The American Civil Liberties Union is a participant in that case, hoping to prevent the reinstatement of COPA on constitutional grounds. Last month, the ACLU filed a brief with the San Jose court that said that if government attorneys were given access to Google search data, the ACLU would also sue for detailed information about Google’s search processes. For example, the filing said the ACLU would want to know “how many total URLs Google has in its database, how often Google updates its database, how and where Google crawls the Web to locate URLs for its database, how many different servers those URLs are stored on, where those servers are located, and how many URLs there are within each server.”

The ACLU also said it would want to know how Google distinguishes a search request from and human being from one made by automated software.

Google has taken some PR lumps recently for insufficiently standing up for free speech and privacy, from cooperating with the Chinese government to exclude Web sites from the Chinese Google, to a new Google Desktop “search across computers” option which stores a user’s indexed data on Google servers for up to 30 days. The Electronic Freedom Foundation warned that could expose users’ data to theft or surveillance.

But the federal subpoena of search data posed a special PR problem because most users were not even aware that their privacy could be an issue in search. According to a January poll by The Ponemon Institute, 77% of respondents did not know that Google recorded and stored any information about their searches.
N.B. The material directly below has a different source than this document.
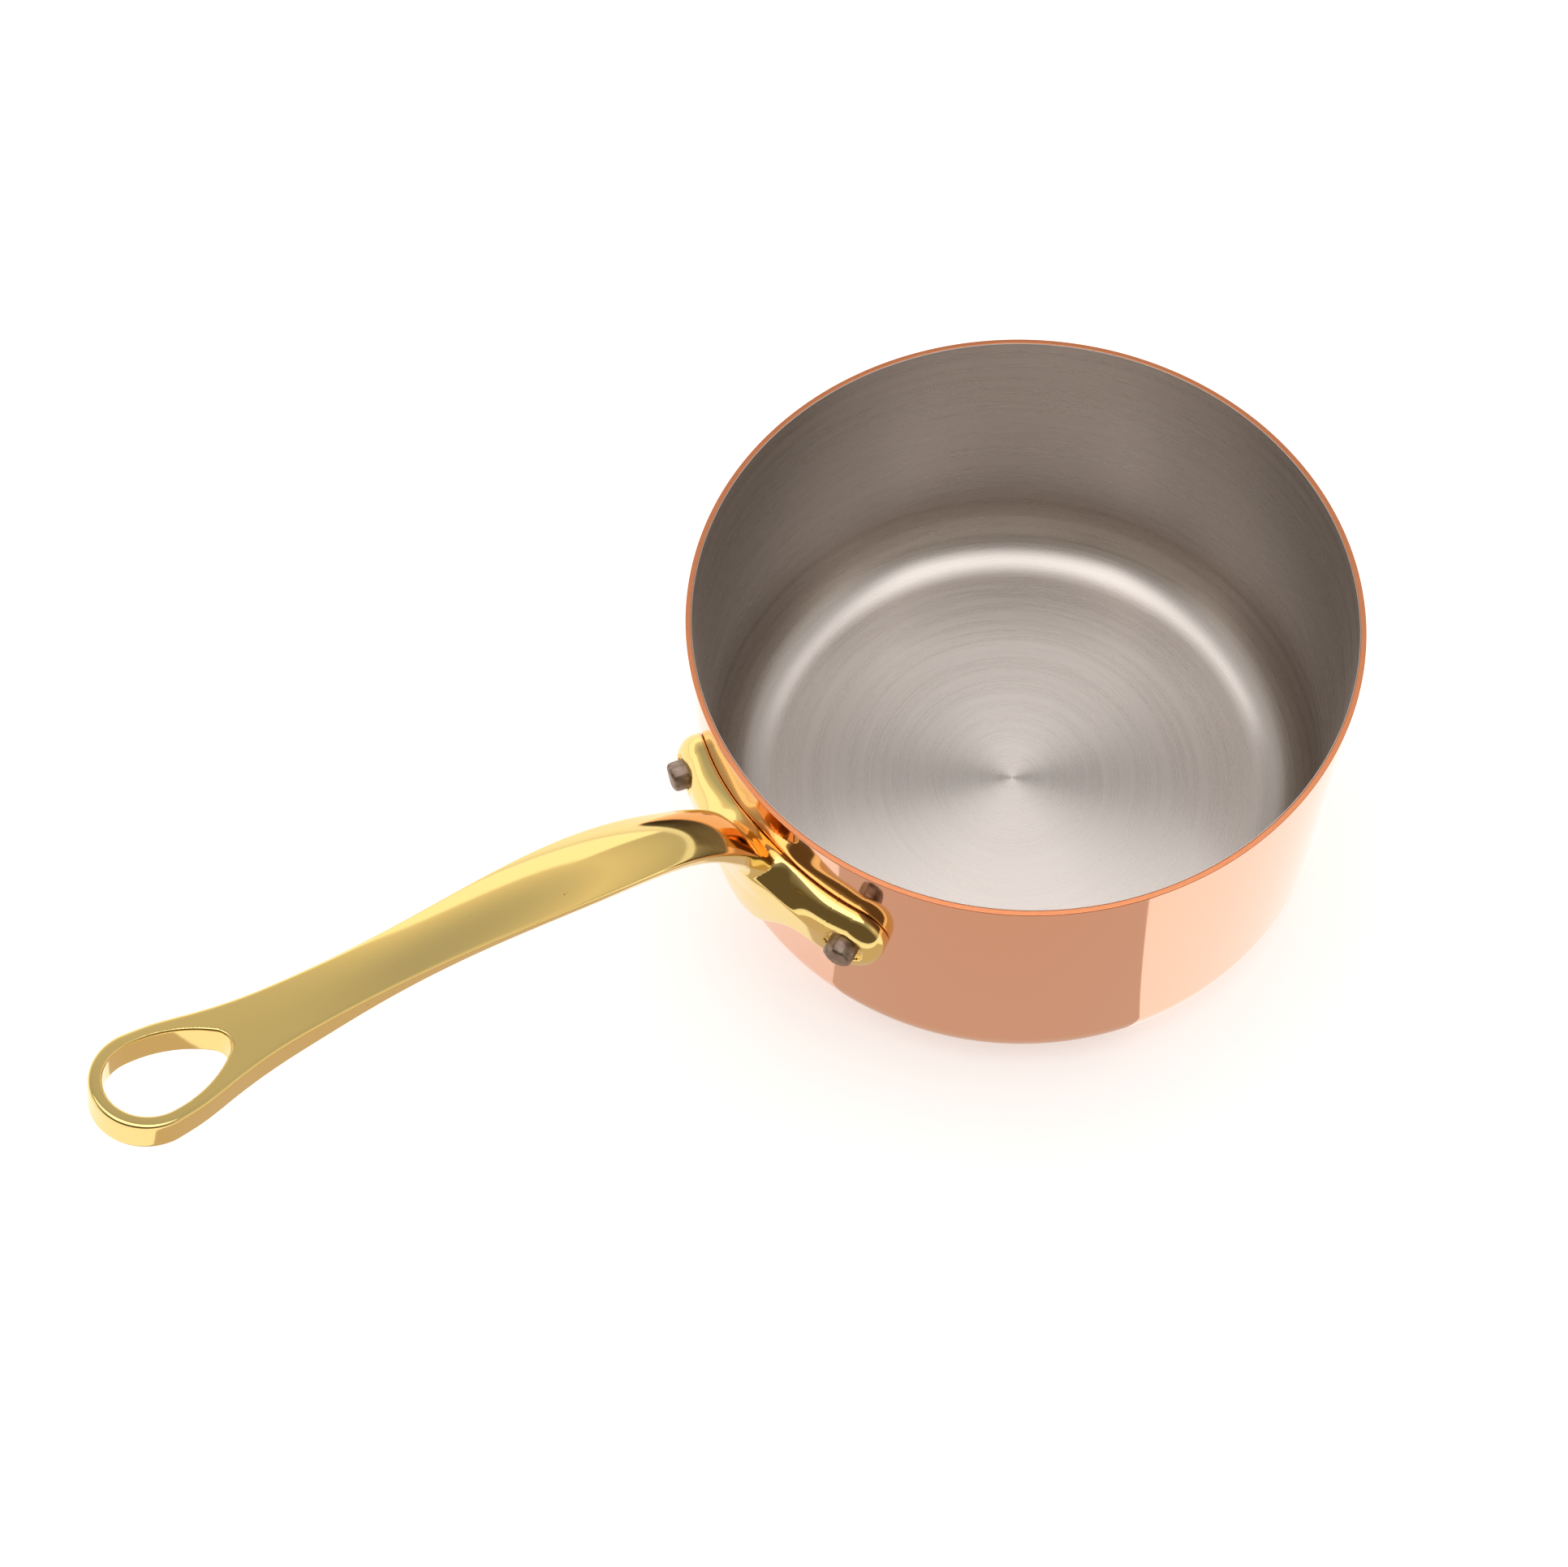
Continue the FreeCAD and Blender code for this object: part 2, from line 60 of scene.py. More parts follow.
# %% Read the pan's sizes
shell_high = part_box("copper_shell")[1]
HAIR = 0.01  # mm that the drawn skin stays inside the working model
PAN_RADIUS = min(shell_high.x, shell_high.y) / MM - HAIR
PAN_HEIGHT = shell_high.z / MM
COPPER, LINING, CORNER = 1.3, 0.2, 16.5  # thickness of both metals, radius of the bottom bend
RIVET_TURN, RIVET_LEVEL = math.radians(20.0), 60.0  # angle from the grip, height
WALL_SKIN = PAN_RADIUS + 0.06  # where the casting's back starts, a joint's width off the wall
print("pan %.2f mm in radius, %.2f mm high" % (PAN_RADIUS, PAN_HEIGHT))

# %% [markdown]
# ## From a grid of points to a mesh
# Every surface below is a grid of points: rows that follow one another along a path or
# around an axis. Neighbouring rows are joined by four-sided faces. Where a row shrinks to
# a point or folds onto itself, its doubled points are merged, which closes the surface.


# %% Number the faces of a grid
def corners(grid, around):
    """The four point numbers of each face of a grid of shape (rows, columns, 3)."""
    rows, columns, _ = grid.shape
    index = np.arange(rows * columns).reshape(rows, columns)
    here = index if around else index[:-1]
    after = np.roll(index, -1, axis=0) if around else index[1:]
    faces = np.stack([here, np.roll(here, -1, 1), np.roll(after, -1, 1), after], axis=-1)
    return faces.reshape(-1, 4)


def outward(grid, around=True):
    """The grid with its columns in the order that makes its faces look outwards.

    The volume inside is the sum over the faces' triangles of p . (q x r) / 6, and it comes
    out negative where the faces look inwards.
    """
    a, b, c, d = np.moveaxis(grid.reshape(-1, 3)[corners(grid, around)], 1, 0)
    volume = (a * np.cross(b, c)).sum() + (a * np.cross(c, d)).sum()
    return grid if volume > 0 else grid[:, ::-1]


# %% Make a mesh from a grid
def grid_piece(name, grid, around=True):
    """A closed surface from points of shape (rows, columns, 3) in mm.

    Face (i, j) joins point (i, j) to (i, j+1), (i+1, j+1) and (i+1, j); columns wrap round,
    and rows wrap too when around is true.
    """
    grid = outward(grid, around)
    mesh = bpy.data.meshes.new(name)
    mesh.from_pydata((grid.reshape(-1, 3) * MM).tolist(), [], corners(grid, around).tolist())
    piece = bpy.data.objects.new(name, mesh)
    bpy.context.scene.collection.objects.link(piece)
    merge_doubles(piece)
    return piece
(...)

And a survey by the Center for Survey Research at the University of Connecticut found in February that 65% of respondents opposed government monitoring of Americans’ search behavior; but 60% said they also opposed the search engines permanently storing records of their search behavior. Google currently uses a “lifetime” cookie that expires in 2038. That’s a lot more permanent than the cookie Yahoo! uses, which expires in June 2006.